++++ Collected material ++++

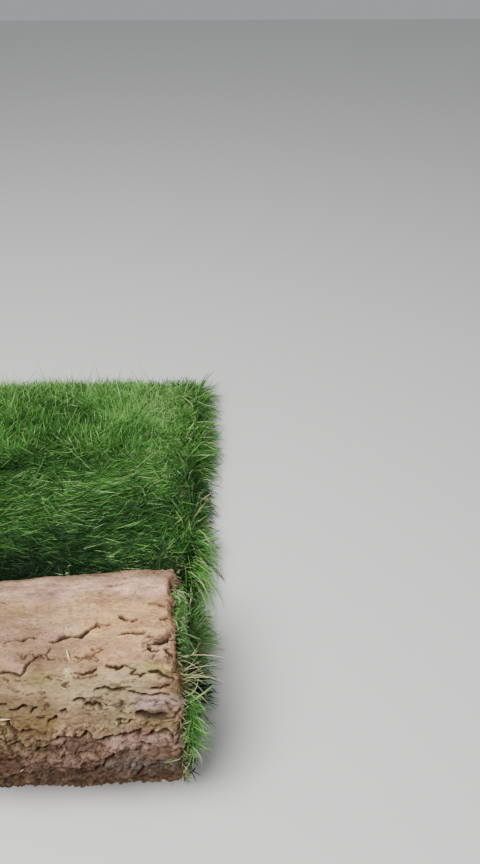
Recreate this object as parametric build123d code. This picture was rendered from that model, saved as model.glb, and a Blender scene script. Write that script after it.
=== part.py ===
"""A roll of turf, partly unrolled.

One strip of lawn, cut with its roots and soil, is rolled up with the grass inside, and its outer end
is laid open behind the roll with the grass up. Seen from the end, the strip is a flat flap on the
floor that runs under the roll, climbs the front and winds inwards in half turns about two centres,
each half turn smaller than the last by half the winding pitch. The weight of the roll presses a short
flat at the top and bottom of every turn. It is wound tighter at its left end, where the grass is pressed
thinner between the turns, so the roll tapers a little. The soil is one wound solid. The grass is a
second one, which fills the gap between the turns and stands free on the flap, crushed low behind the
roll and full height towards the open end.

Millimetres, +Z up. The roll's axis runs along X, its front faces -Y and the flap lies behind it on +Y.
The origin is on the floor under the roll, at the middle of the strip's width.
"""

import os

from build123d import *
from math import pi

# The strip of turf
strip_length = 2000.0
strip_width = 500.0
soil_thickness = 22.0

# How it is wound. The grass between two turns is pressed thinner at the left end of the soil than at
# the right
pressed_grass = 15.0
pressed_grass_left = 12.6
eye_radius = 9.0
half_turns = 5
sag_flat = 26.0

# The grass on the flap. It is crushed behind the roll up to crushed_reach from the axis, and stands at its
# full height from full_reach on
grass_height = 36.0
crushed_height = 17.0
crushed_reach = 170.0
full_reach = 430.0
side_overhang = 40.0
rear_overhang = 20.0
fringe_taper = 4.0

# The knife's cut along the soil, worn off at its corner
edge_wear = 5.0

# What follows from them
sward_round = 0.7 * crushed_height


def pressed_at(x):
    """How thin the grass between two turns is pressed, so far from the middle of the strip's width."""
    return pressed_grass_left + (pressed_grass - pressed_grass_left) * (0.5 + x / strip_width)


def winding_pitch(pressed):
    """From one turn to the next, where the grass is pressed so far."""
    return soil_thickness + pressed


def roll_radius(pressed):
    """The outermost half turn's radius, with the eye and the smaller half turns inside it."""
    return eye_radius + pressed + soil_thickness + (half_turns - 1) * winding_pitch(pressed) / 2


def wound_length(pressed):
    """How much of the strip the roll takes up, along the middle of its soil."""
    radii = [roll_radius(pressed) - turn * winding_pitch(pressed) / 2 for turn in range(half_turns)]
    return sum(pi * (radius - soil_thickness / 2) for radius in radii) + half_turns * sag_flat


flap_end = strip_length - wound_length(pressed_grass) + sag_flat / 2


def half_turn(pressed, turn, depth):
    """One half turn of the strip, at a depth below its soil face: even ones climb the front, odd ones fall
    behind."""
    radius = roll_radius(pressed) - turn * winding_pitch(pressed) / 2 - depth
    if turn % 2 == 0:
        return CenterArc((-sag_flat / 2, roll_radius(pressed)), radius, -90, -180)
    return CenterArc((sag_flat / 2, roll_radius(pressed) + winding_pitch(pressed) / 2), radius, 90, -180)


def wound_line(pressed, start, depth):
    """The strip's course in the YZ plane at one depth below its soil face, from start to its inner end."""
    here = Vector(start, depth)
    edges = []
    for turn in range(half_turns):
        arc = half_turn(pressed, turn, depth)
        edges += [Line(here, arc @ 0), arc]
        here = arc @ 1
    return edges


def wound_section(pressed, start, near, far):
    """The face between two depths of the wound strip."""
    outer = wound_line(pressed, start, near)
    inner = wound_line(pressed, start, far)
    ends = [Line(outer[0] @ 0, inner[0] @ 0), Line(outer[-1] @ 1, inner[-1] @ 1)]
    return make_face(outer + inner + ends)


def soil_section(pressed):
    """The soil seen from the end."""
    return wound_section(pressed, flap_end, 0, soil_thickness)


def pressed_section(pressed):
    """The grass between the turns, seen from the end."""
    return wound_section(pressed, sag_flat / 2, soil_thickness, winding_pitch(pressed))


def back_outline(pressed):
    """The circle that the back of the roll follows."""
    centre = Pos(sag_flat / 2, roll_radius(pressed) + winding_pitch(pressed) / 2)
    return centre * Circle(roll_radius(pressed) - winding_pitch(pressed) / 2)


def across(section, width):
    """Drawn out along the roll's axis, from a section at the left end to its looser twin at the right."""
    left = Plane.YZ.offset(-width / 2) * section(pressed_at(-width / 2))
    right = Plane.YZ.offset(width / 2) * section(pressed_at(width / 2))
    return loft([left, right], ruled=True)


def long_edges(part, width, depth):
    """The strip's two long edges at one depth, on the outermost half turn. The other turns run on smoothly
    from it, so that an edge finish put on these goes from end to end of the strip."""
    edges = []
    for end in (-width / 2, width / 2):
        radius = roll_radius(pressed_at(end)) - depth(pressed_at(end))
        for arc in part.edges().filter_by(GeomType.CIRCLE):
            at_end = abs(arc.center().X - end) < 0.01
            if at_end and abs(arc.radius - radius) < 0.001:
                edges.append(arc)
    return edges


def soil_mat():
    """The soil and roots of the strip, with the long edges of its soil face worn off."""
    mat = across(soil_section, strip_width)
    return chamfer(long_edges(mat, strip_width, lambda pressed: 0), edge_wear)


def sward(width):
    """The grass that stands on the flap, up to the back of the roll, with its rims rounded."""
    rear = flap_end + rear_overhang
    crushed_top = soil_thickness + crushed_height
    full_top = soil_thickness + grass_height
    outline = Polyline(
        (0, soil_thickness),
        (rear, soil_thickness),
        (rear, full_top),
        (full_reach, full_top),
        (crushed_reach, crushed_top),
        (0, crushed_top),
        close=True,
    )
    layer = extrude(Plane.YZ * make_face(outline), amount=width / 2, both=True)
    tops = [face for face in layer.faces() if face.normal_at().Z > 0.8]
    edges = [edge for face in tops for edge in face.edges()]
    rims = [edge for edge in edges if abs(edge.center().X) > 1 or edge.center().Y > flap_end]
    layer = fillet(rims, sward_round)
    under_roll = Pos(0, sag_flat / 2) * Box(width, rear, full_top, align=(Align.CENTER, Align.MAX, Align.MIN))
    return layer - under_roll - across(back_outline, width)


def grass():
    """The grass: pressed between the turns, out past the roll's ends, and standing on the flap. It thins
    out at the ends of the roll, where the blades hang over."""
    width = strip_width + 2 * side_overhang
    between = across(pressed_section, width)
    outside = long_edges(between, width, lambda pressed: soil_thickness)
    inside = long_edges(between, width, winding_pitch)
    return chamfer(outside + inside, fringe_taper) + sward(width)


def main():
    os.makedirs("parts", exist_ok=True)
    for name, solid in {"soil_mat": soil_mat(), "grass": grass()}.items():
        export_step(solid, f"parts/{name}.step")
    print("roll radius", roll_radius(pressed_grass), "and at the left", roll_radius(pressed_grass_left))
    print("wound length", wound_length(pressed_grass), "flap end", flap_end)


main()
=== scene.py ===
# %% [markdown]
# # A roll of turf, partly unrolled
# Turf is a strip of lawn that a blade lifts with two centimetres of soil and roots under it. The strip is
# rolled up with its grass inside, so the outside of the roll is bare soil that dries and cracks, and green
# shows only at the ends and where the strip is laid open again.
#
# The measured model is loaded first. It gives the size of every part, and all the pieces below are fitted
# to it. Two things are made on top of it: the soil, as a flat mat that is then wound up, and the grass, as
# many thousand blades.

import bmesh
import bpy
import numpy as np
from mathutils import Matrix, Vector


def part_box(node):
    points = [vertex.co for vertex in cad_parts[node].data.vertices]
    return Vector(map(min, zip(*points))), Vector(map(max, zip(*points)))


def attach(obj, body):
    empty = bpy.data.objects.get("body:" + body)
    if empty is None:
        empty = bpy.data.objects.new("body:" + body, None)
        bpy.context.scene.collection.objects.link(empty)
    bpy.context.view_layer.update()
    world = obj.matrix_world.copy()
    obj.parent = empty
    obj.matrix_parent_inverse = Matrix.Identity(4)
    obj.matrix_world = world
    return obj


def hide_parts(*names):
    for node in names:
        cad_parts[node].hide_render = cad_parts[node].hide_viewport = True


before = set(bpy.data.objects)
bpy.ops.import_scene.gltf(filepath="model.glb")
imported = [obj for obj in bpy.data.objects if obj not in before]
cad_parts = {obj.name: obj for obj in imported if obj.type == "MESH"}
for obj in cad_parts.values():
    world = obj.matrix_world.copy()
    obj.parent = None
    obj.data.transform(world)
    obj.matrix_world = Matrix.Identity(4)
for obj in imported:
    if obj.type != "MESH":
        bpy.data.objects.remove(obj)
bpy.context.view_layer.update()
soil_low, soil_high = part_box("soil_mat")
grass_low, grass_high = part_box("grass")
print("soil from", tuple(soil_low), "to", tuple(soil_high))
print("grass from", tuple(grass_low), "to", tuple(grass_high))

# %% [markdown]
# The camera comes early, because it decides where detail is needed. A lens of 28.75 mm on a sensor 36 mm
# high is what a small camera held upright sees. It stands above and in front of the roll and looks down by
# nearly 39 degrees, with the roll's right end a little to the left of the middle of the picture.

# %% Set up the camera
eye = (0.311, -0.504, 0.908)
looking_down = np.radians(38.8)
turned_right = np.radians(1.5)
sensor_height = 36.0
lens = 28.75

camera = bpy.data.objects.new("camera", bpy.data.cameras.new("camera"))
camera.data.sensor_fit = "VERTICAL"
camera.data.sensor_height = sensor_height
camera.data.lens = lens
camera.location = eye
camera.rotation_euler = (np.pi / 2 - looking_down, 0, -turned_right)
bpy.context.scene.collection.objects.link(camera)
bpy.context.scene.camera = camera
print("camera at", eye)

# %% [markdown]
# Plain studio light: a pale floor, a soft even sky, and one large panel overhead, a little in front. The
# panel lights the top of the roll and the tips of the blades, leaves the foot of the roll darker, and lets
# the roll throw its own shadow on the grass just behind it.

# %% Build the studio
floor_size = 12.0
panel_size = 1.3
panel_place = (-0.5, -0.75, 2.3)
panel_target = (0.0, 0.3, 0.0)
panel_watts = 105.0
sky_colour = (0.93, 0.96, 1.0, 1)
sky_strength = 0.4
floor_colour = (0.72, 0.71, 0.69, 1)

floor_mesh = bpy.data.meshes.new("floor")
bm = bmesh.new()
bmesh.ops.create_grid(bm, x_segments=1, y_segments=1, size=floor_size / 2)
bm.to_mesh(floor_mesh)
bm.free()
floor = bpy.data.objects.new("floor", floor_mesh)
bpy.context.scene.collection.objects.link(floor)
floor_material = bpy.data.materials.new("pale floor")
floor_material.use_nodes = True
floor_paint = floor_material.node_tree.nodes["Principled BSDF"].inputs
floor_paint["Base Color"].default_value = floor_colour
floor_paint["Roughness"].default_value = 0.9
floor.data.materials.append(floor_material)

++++

_To be done_
Start with the line that contains "for name, solid" and end with the line that contains "obj.parent = empty"; give those lines again exactly, and no others.

_Full solution_
    for name, solid in {"soil_mat": soil_mat(), "grass": grass()}.items():
        export_step(solid, f"parts/{name}.step")
    print("roll radius", roll_radius(pressed_grass), "and at the left", roll_radius(pressed_grass_left))
    print("wound length", wound_length(pressed_grass), "flap end", flap_end)


main()
=== scene.py ===
# %% [markdown]
# # A roll of turf, partly unrolled
# Turf is a strip of lawn that a blade lifts with two centimetres of soil and roots under it. The strip is
# rolled up with its grass inside, so the outside of the roll is bare soil that dries and cracks, and green
# shows only at the ends and where the strip is laid open again.
#
# The measured model is loaded first. It gives the size of every part, and all the pieces below are fitted
# to it. Two things are made on top of it: the soil, as a flat mat that is then wound up, and the grass, as
# many thousand blades.

import bmesh
import bpy
import numpy as np
from mathutils import Matrix, Vector


def part_box(node):
    points = [vertex.co for vertex in cad_parts[node].data.vertices]
    return Vector(map(min, zip(*points))), Vector(map(max, zip(*points)))


def attach(obj, body):
    empty = bpy.data.objects.get("body:" + body)
    if empty is None:
        empty = bpy.data.objects.new("body:" + body, None)
        bpy.context.scene.collection.objects.link(empty)
    bpy.context.view_layer.update()
    world = obj.matrix_world.copy()
    obj.parent = empty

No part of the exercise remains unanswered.